= Task details =
Reproduce the material in full, exactly as written.

= Given data =
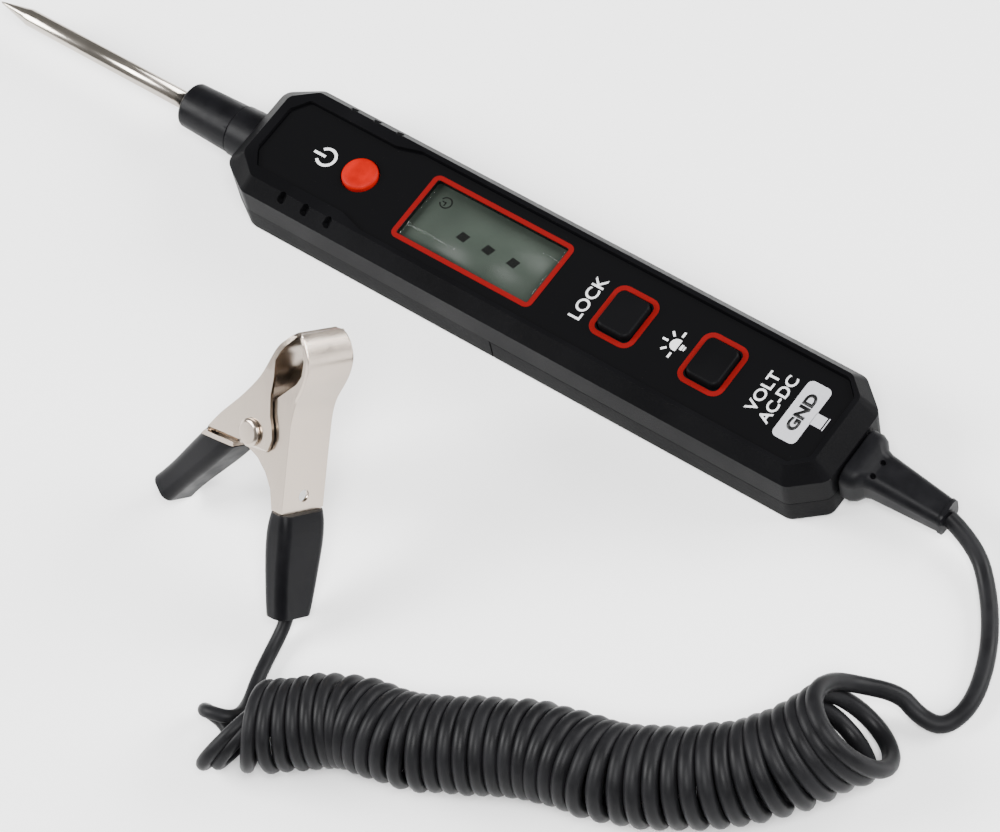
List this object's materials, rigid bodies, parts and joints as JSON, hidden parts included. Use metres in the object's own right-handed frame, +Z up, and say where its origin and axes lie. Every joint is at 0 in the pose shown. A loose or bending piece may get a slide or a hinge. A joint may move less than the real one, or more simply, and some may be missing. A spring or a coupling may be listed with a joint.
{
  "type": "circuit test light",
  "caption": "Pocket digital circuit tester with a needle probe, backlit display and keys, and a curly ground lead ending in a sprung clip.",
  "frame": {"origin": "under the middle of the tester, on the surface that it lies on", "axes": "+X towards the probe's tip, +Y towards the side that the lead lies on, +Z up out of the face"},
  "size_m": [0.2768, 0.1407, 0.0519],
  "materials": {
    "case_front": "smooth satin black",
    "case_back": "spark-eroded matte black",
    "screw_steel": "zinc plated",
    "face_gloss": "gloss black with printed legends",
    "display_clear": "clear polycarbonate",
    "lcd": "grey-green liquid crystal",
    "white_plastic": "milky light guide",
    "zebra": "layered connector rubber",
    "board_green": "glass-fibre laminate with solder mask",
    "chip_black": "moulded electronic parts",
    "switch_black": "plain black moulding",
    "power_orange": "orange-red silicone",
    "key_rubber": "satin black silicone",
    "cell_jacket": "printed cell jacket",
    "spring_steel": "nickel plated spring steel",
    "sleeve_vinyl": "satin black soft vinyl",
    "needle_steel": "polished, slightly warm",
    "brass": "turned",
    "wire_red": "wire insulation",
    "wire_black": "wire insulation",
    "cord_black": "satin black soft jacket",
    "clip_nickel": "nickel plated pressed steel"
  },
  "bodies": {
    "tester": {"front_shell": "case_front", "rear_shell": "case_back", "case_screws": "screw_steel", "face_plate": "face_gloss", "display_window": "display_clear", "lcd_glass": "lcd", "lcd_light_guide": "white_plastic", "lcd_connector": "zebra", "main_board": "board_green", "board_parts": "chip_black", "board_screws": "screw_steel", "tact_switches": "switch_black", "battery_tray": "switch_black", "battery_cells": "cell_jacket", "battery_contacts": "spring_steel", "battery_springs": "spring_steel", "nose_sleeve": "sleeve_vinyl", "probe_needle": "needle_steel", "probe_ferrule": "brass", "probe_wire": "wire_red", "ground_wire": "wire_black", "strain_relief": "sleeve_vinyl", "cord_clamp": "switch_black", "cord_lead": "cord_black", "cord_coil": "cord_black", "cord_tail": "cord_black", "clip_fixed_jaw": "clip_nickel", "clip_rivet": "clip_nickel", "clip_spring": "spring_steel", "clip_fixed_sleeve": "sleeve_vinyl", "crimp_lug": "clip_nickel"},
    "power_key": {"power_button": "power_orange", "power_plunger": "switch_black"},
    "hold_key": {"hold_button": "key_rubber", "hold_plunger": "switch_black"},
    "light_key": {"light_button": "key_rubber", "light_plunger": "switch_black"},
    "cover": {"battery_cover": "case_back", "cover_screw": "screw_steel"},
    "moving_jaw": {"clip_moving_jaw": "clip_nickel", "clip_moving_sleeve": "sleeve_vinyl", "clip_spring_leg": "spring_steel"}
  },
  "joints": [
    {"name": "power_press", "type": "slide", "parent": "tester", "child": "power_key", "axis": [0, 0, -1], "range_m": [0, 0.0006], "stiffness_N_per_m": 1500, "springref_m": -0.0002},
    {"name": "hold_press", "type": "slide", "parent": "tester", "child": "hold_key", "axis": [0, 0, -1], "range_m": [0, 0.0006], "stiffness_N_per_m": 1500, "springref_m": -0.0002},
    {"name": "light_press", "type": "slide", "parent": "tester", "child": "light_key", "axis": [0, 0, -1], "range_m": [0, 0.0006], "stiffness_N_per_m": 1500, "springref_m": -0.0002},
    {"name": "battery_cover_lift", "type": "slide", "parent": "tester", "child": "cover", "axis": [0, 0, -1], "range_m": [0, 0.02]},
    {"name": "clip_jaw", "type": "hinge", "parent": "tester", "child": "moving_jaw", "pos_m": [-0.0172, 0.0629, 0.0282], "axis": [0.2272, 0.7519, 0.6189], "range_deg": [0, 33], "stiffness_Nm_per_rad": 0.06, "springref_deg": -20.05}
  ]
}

= Exercise solution =
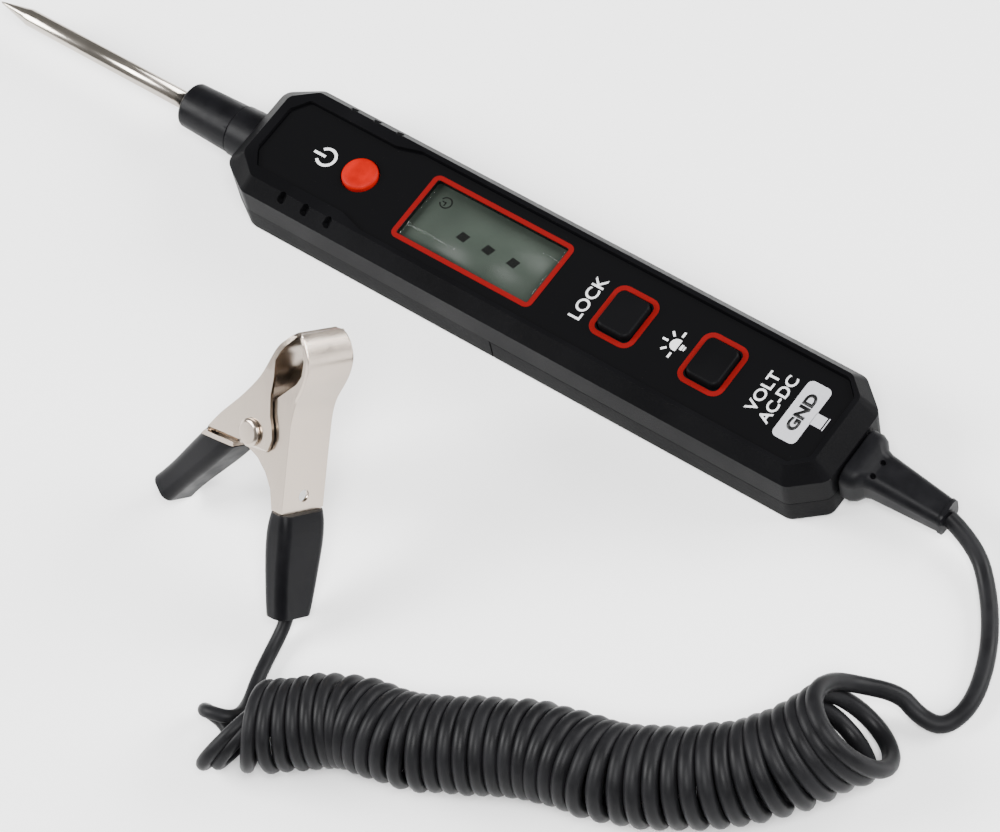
List this object's materials, rigid bodies, parts and joints as JSON, hidden parts included. Use metres in the object's own right-handed frame, +Z up, and say where its origin and axes lie. Every joint is at 0 in the pose shown. A loose or bending piece may get a slide or a hinge. A joint may move less than the real one, or more simply, and some may be missing. A spring or a coupling may be listed with a joint.
{
  "type": "circuit test light",
  "caption": "Pocket digital circuit tester with a needle probe, backlit display and keys, and a curly ground lead ending in a sprung clip.",
  "frame": {"origin": "under the middle of the tester, on the surface that it lies on", "axes": "+X towards the probe's tip, +Y towards the side that the lead lies on, +Z up out of the face"},
  "size_m": [0.2768, 0.1407, 0.0519],
  "materials": {
    "case_front": "smooth satin black",
    "case_back": "spark-eroded matte black",
    "screw_steel": "zinc plated",
    "face_gloss": "gloss black with printed legends",
    "display_clear": "clear polycarbonate",
    "lcd": "grey-green liquid crystal",
    "white_plastic": "milky light guide",
    "zebra": "layered connector rubber",
    "board_green": "glass-fibre laminate with solder mask",
    "chip_black": "moulded electronic parts",
    "switch_black": "plain black moulding",
    "power_orange": "orange-red silicone",
    "key_rubber": "satin black silicone",
    "cell_jacket": "printed cell jacket",
    "spring_steel": "nickel plated spring steel",
    "sleeve_vinyl": "satin black soft vinyl",
    "needle_steel": "polished, slightly warm",
    "brass": "turned",
    "wire_red": "wire insulation",
    "wire_black": "wire insulation",
    "cord_black": "satin black soft jacket",
    "clip_nickel": "nickel plated pressed steel"
  },
  "bodies": {
    "tester": {"front_shell": "case_front", "rear_shell": "case_back", "case_screws": "screw_steel", "face_plate": "face_gloss", "display_window": "display_clear", "lcd_glass": "lcd", "lcd_light_guide": "white_plastic", "lcd_connector": "zebra", "main_board": "board_green", "board_parts": "chip_black", "board_screws": "screw_steel", "tact_switches": "switch_black", "battery_tray": "switch_black", "battery_cells": "cell_jacket", "battery_contacts": "spring_steel", "battery_springs": "spring_steel", "nose_sleeve": "sleeve_vinyl", "probe_needle": "needle_steel", "probe_ferrule": "brass", "probe_wire": "wire_red", "ground_wire": "wire_black", "strain_relief": "sleeve_vinyl", "cord_clamp": "switch_black", "cord_lead": "cord_black", "cord_coil": "cord_black", "cord_tail": "cord_black", "clip_fixed_jaw": "clip_nickel", "clip_rivet": "clip_nickel", "clip_spring": "spring_steel", "clip_fixed_sleeve": "sleeve_vinyl", "crimp_lug": "clip_nickel"},
    "power_key": {"power_button": "power_orange", "power_plunger": "switch_black"},
    "hold_key": {"hold_button": "key_rubber", "hold_plunger": "switch_black"},
    "light_key": {"light_button": "key_rubber", "light_plunger": "switch_black"},
    "cover": {"battery_cover": "case_back", "cover_screw": "screw_steel"},
    "moving_jaw": {"clip_moving_jaw": "clip_nickel", "clip_moving_sleeve": "sleeve_vinyl", "clip_spring_leg": "spring_steel"}
  },
  "joints": [
    {"name": "power_press", "type": "slide", "parent": "tester", "child": "power_key", "axis": [0, 0, -1], "range_m": [0, 0.0006], "stiffness_N_per_m": 1500, "springref_m": -0.0002},
    {"name": "hold_press", "type": "slide", "parent": "tester", "child": "hold_key", "axis": [0, 0, -1], "range_m": [0, 0.0006], "stiffness_N_per_m": 1500, "springref_m": -0.0002},
    {"name": "light_press", "type": "slide", "parent": "tester", "child": "light_key", "axis": [0, 0, -1], "range_m": [0, 0.0006], "stiffness_N_per_m": 1500, "springref_m": -0.0002},
    {"name": "battery_cover_lift", "type": "slide", "parent": "tester", "child": "cover", "axis": [0, 0, -1], "range_m": [0, 0.02]},
    {"name": "clip_jaw", "type": "hinge", "parent": "tester", "child": "moving_jaw", "pos_m": [-0.0172, 0.0629, 0.0282], "axis": [0.2272, 0.7519, 0.6189], "range_deg": [0, 33], "stiffness_Nm_per_rad": 0.06, "springref_deg": -20.05}
  ]
}